-- To do --
Output, word for word, every line from the start of the listing down to and including the line that contains "# The ear at"; include nothing else.

-- Provided material --
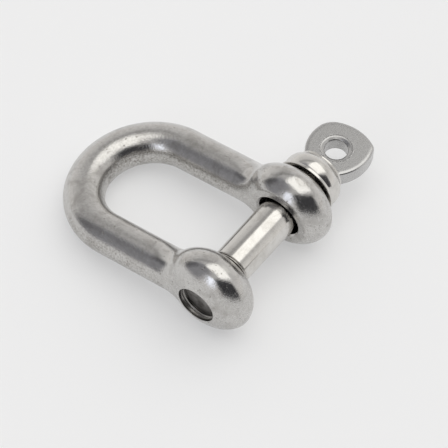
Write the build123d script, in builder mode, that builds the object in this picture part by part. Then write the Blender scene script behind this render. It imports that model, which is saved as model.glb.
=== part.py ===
from build123d import *
import math
import os

# D-shackle: a U of round bar with a ball-like ear on each end, closed by a screw pin.
# Millimetres. The U lies flat in XY with its crown towards -X, and +Z is up.
# The pin lies along Y, and the origin is on its axis, halfway between the ears.
# The ear at -Y is threaded, the one at +Y has a plain hole, and the pin's head is beyond it.

# Driving dimensions: the U
BAR_D = 12.5  # round bar of the legs and crown
INSIDE_WIDTH = 25.4  # between the flat inner faces of the ears
INSIDE_LENGTH = 45.7  # from the pin's side to the inside of the crown
EAR_D = 28.0  # each ear, seen along the pin
EAR_OUTER_RISE = 7.7  # from the middle of the bar to the outer top of an ear
EAR_INNER_RISE = 9.2  # the same inwards, before the flat face is cut
EAR_STEP = 0.2  # how far the flat faces stand inside the bar
NECK_BLEND = 3.0  # fillet where the bar runs into an ear
FACE_ROUND = 0.5  # rounded rim of each flat face

# Driving dimensions: the screw pin
PIN_D = 12.0
PITCH = 1.0  # fine right-hand thread
THREAD_LENGTH = 14.2
END_RECESS = 3.2  # from the tip of the pin to the outer top of the threaded ear
END_CHAMFER = 0.9
COLLAR_D = 19.4
COLLAR_LENGTH = 7.8
COLLAR_LIP = 0.9  # flat rim beside the ear
LIP_STEP = 0.35  # from the lip down to the barrel, on the radius
SHOULDER_D = 15.2  # where the collar meets the eye
EYE_ROOT_WIDTH = 12.6
EYE_WIDTH = 19.6
EYE_WIDEST_AT = 16.6  # along the pin from the collar's face, as the next three are
EYE_CORNER_AT = 22.6
EYE_END = 25.1
EYE_HOLE_AT = 15.4
EYE_CORNER_WIDTH = 16.6
EYE_CORNER_ROUND = 1.6
EYE_THICKNESS = 5.6
EYE_HOLE_D = 7.0
EYE_BEVEL = 0.7
HOLE_BEVEL = 1.0
ROOT_BLEND = 0.5  # fillet where the eye grows out of the collar's shoulder
EYE_TILT = 10.0  # degrees about the pin, as it stands at rest

# Fits
BORE_CLEARANCE = 2.2  # plain ear's hole over the pin, on the diameter
THREAD_CLEARANCE = 0.12  # between the two threads, on the radius and along the flank
BACKED_OFF = 0.5  # between the collar and its seat at rest
BORE_MOUTH = 0.6  # chamfer at each mouth of the plain hole
TAP_MOUTH = 0.1  # how much wider than the thread its two mouths are, on the radius
TAP_RECESS = 1.2  # depth of the plain mouth on the threaded ear's domed side

# Worked out from them
bar_r = BAR_D / 2
pin_r = PIN_D / 2
ear_r = EAR_D / 2
face_y = INSIDE_WIDTH / 2
leg_y = face_y + EAR_STEP + bar_r
leg_length = pin_r + INSIDE_LENGTH + bar_r - leg_y
ear_top_y = leg_y + EAR_OUTER_RISE
bore_r = pin_r + BORE_CLEARANCE / 2

# the thread's form: the pin's ridge tapers from its root to its crest
THREAD_DEPTH = 0.56 * PITCH
RIDGE_ROOT = 0.66 * PITCH
RIDGE_CREST = 0.16 * PITCH
FLANK_TAPER = (RIDGE_ROOT - RIDGE_CREST) / THREAD_DEPTH
OVERCUT = 0.1  # how far a thread cutter reaches past the surface that it cuts into
root_r = pin_r - THREAD_DEPTH
minor_r = root_r + THREAD_CLEARANCE
major_r = pin_r + THREAD_CLEARANCE


def ear_top_at(radius):
    """How far out along Y an ear's domed side is, at a radius from the pin's axis."""
    return leg_y + EAR_OUTER_RISE * math.sqrt(1 - (radius / ear_r) ** 2)


seat_y = max(ear_top_at(bore_r + BORE_MOUTH), leg_y + bar_r)  # whichever the collar meets first
collar_y = seat_y + BACKED_OFF
tip_y = -ear_top_y + END_RECESS
shank_y = tip_y + THREAD_LENGTH
mouth_r = major_r + TAP_MOUTH
thread_out_y = TAP_RECESS - ear_top_at(mouth_r)


def thread_cutter(inner_r, outer_r, inner_width, outer_width, start_y, turns):
    """A screw-shaped solid about the Y axis, as wide as stated at its two radii."""
    with BuildPart() as cutter:
        with BuildLine() as path:
            Helix(PITCH, PITCH * turns, inner_r, center=(0, start_y, 0), direction=(0, 1, 0))
        start = path.line @ 0
        outward = Vector(start.X, 0, start.Z).normalized()
        with BuildSketch(Plane(origin=start, x_dir=outward, z_dir=path.line % 0)):
            with BuildLine():
                Polyline(
                    (0, -inner_width / 2),
                    (outer_r - inner_r, -outer_width / 2),
                    (outer_r - inner_r, outer_width / 2),
                    (0, inner_width / 2),
                    close=True,
                )
            make_face()
        sweep(path=path.line, is_frenet=True)
    return cutter.part


# Each groove is cut first, in metal that reaches past its two ends, and is then trimmed. The pin's
# ridge is a whole number of turns from the start of the ear's groove, and its own groove is half a
# turn from its ridge.
PAST_FACE = 0.65 * PITCH  # how far the ear's groove passes the faces that trim it
SPARE_TURNS = 4  # turns of the pin's groove, and of its blank, that are trimmed away
ear_groove_width = RIDGE_CREST + 2 * THREAD_CLEARANCE
ear_groove = thread_cutter(
    minor_r - OVERCUT,
    major_r,
    ear_groove_width + FLANK_TAPER * (major_r - minor_r + OVERCUT),
    ear_groove_width,
    thread_out_y - PAST_FACE,
    (-face_y - thread_out_y + 2 * PAST_FACE) / PITCH,
)
ridge_y = thread_out_y - PAST_FACE + PITCH * math.floor((tip_y - thread_out_y) / PITCH - 1)
pin_groove = thread_cutter(
    root_r,
    pin_r + OVERCUT,
    PITCH - RIDGE_ROOT,
    PITCH - RIDGE_CREST + FLANK_TAPER * OVERCUT,
    ridge_y - PITCH / 2,
    math.ceil(THREAD_LENGTH / PITCH) + SPARE_TURNS,
)


with BuildPart() as shackle_body:
    # the U of bar
    with BuildLine() as route:
        Line((0, -leg_y), (-leg_length, -leg_y))
        CenterArc((-leg_length, 0), leg_y, 270, -180)
        Line((-leg_length, leg_y), (0, leg_y))
    with BuildSketch(Plane(origin=route.line @ 0, z_dir=route.line % 0)):
        Circle(bar_r)
    sweep(path=route.line)

    # the ears, turned about the pin's axis and blended into the bar
    with BuildSketch(Plane.XY):
        with BuildLine():
            EllipticalCenterArc((0, leg_y), ear_r, EAR_INNER_RISE, start_angle=270, arc_size=90)
            EllipticalCenterArc((0, leg_y), ear_r, EAR_OUTER_RISE, start_angle=0, arc_size=90)
            Line((0, ear_top_y), (0, leg_y - EAR_INNER_RISE))
        make_face()
        mirror(about=Plane.XZ)
    revolve(axis=Axis.Y)
    fillet(shackle_body.edges().filter_by(GeomType.BSPLINE), NECK_BLEND)

    # the threaded hole in the near ear, cut before the faces that trim its groove
    with BuildSketch(Plane.XZ):
        Circle(minor_r)
    extrude(amount=ear_top_y, mode=Mode.SUBTRACT)
    add(ear_groove, mode=Mode.SUBTRACT)

    # the jaw between the ears, which leaves their flat faces
    with BuildSketch(Plane.XY):
        Rectangle(2 * EAR_D, INSIDE_WIDTH)
    extrude(amount=EAR_D, both=True, mode=Mode.SUBTRACT)
    flat_faces = shackle_body.faces().filter_by(Axis.Y)
    fillet([face.outer_wire().edges() for face in flat_faces], FACE_ROUND)

    # the two mouths of the thread, and the plain hole in the far ear
    with BuildSketch(Plane.XY):
        with BuildLine():
            Polyline(
                (0, thread_out_y),
                (mouth_r, thread_out_y),
                (mouth_r, -ear_top_y),
                (0, -ear_top_y),
                close=True,
            )
        make_face()
        with BuildLine():
            Polyline(
                (0, -face_y),
                (mouth_r, -face_y),
                (minor_r, -face_y - (mouth_r - minor_r)),
                (0, -face_y - (mouth_r - minor_r)),
                close=True,
            )
        make_face()
        with BuildLine():
            Polyline(
                (0, face_y),
                (bore_r + BORE_MOUTH, face_y),
                (bore_r, face_y + BORE_MOUTH),
                (bore_r, seat_y - BORE_MOUTH),
                (bore_r + 2 * BORE_MOUTH, seat_y + BORE_MOUTH),
                (bore_r + 2 * BORE_MOUTH, ear_top_y),
                (0, ear_top_y),
                close=True,
            )
        make_face()
    revolve(axis=Axis.Y, mode=Mode.SUBTRACT)


with BuildPart() as pin_thread:
    # an over-long blank with its groove, then its two ends and the chamfer at its tip
    with BuildSketch(Plane.XZ.offset(-shank_y - SPARE_TURNS * PITCH)):
        Circle(pin_r)
    extrude(amount=THREAD_LENGTH + 2 * SPARE_TURNS * PITCH)
    add(pin_groove, mode=Mode.SUBTRACT)
    with BuildSketch(Plane.XY):
        with BuildLine():
            Polyline(
                (0, tip_y),
                (pin_r - END_CHAMFER, tip_y),
                (pin_r + END_CHAMFER, tip_y + 2 * END_CHAMFER),
                (pin_r + END_CHAMFER, shank_y),
                (0, shank_y),
                close=True,
            )
        make_face()
    revolve(axis=Axis.Y, mode=Mode.INTERSECT)


with BuildPart() as pin_shank:
    with BuildSketch(Plane.XZ.offset(-shank_y)):
        Circle(pin_r)
    extrude(amount=shank_y - collar_y)


with BuildPart() as pin_head:
    # the collar, with a flat lip beside the ear and a barrel that rounds down to a shoulder
    with BuildSketch(Plane.XY):
        with BuildLine():
            lip = Line((COLLAR_D / 2, collar_y), (COLLAR_D / 2, collar_y + COLLAR_LIP))
            step = Line(lip @ 1, (COLLAR_D / 2 - LIP_STEP, collar_y + COLLAR_LIP))
            barrel = ThreePointArc(
                step @ 1,
                (COLLAR_D / 2 - LIP_STEP, collar_y + COLLAR_LENGTH / 2),
                (SHOULDER_D / 2, collar_y + COLLAR_LENGTH),
            )
            Polyline(barrel @ 1, (0, collar_y + COLLAR_LENGTH), (0, collar_y), lip @ 0)
        make_face()
    revolve(axis=Axis.Y)

    # the flat eye, in its own plane through the pin's axis
    tilt = math.radians(EYE_TILT)
    eye_plane = Plane(
        origin=(0, collar_y, 0),
        x_dir=(math.cos(tilt), 0, -math.sin(tilt)),
        z_dir=(math.sin(tilt), 0, math.cos(tilt)),
    )
    with BuildSketch(eye_plane) as eye_outline:
        with BuildLine():
            right_side = ThreePointArc(
                (EYE_ROOT_WIDTH / 2, COLLAR_LENGTH),
                (EYE_WIDTH / 2, EYE_WIDEST_AT),
                (EYE_CORNER_WIDTH / 2, EYE_CORNER_AT),
            )
            far_end = ThreePointArc(
                right_side @ 1,
                (0, EYE_END),
                (-EYE_CORNER_WIDTH / 2, EYE_CORNER_AT),
            )
            left_side = ThreePointArc(
                far_end @ 1,
                (-EYE_WIDTH / 2, EYE_WIDEST_AT),
                (-EYE_ROOT_WIDTH / 2, COLLAR_LENGTH),
            )
            Polyline(left_side @ 1, (0, COLLAR_LENGTH / 2), right_side @ 0)
        make_face()
        fillet(eye_outline.vertices().group_by(Axis.Y)[-1], EYE_CORNER_ROUND)
    extrude(amount=EYE_THICKNESS / 2, both=True)
    with Locations(eye_plane):
        with Locations((0, EYE_HOLE_AT)):
            Hole(EYE_HOLE_D / 2)
    chamfer([face.inner_wires().edges() for face in pin_head.faces().filter_by(eye_plane)], HOLE_BEVEL)
    rims = [face.outer_wire().edges() for face in pin_head.faces().filter_by(eye_plane)]
    fillet([rim.filter_by(GeomType.CIRCLE) for rim in rims], EYE_BEVEL)
    shoulder = pin_head.faces().filter_by(Axis.Y).sort_by(Axis.Y)[-1]
    fillet(shoulder.inner_wires().edges(), ROOT_BLEND)


os.makedirs("parts", exist_ok=True)
shackle_body.part.label = "shackle_body"
export_step(shackle_body.part, "parts/shackle_body.step")
pin_thread.part.label = "pin_thread"
export_step(pin_thread.part, "parts/pin_thread.step")
pin_shank.part.label = "pin_shank"
export_step(pin_shank.part, "parts/pin_shank.step")
pin_head.part.label = "pin_head"
export_step(pin_head.part, "parts/pin_head.step")
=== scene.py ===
"""Dresses a screw pin D-shackle: its forged body, its turned pin, and the studio that they lie in.

Sizes are in millimetres and become metres as a mesh is made. The pin lies along Y, the crown of the
U is towards -X, and +Z is square to the plane of the U.
"""

import logging
import math
from dataclasses import dataclass
from enum import Enum

import bmesh
import bpy
import numpy as np
from mathutils import Matrix, Vector


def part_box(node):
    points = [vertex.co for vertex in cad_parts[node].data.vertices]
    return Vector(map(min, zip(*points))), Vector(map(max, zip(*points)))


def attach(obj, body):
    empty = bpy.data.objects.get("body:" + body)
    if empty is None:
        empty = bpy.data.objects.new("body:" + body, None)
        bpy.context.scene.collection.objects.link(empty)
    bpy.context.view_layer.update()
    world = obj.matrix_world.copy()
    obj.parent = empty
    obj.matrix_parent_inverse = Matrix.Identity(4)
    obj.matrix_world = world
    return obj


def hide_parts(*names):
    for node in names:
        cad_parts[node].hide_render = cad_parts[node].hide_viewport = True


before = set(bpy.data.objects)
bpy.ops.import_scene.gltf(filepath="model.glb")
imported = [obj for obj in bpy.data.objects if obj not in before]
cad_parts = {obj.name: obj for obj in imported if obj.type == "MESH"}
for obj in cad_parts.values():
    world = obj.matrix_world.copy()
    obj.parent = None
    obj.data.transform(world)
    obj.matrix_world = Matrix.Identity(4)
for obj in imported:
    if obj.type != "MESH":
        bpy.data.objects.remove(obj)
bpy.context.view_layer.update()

log = logging.getLogger("shackle")

MM = 0.001
WELD = 0.0002  # points nearer than this many millimetres are one
TURN = 2 * math.pi


class Zone(Enum):
    """Which finish a face of the shackle has."""

    SATIN = "tumbled"
    # the threaded hole's wall, painted dark as shade
    SHADED_BORE = "shaded_bore"
    TURNED = "turned"
    THREADED = "threaded"
    MILLED = "milled"
    # the pin's end face, painted dark as the shade in the ear's recess
    SHADED_END = "shaded_end"


# ---------------------------------------------------------------- shapes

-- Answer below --
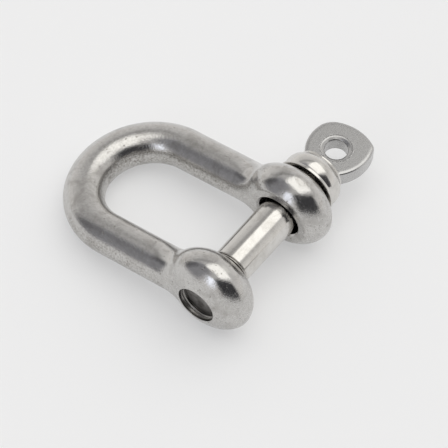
Write the build123d script, in builder mode, that builds the object in this picture part by part. Then write the Blender scene script behind this render. It imports that model, which is saved as model.glb.
=== part.py ===
from build123d import *
import math
import os

# D-shackle: a U of round bar with a ball-like ear on each end, closed by a screw pin.
# Millimetres. The U lies flat in XY with its crown towards -X, and +Z is up.
# The pin lies along Y, and the origin is on its axis, halfway between the ears.
# The ear at -Y is threaded, the one at +Y has a plain hole, and the pin's head is beyond it.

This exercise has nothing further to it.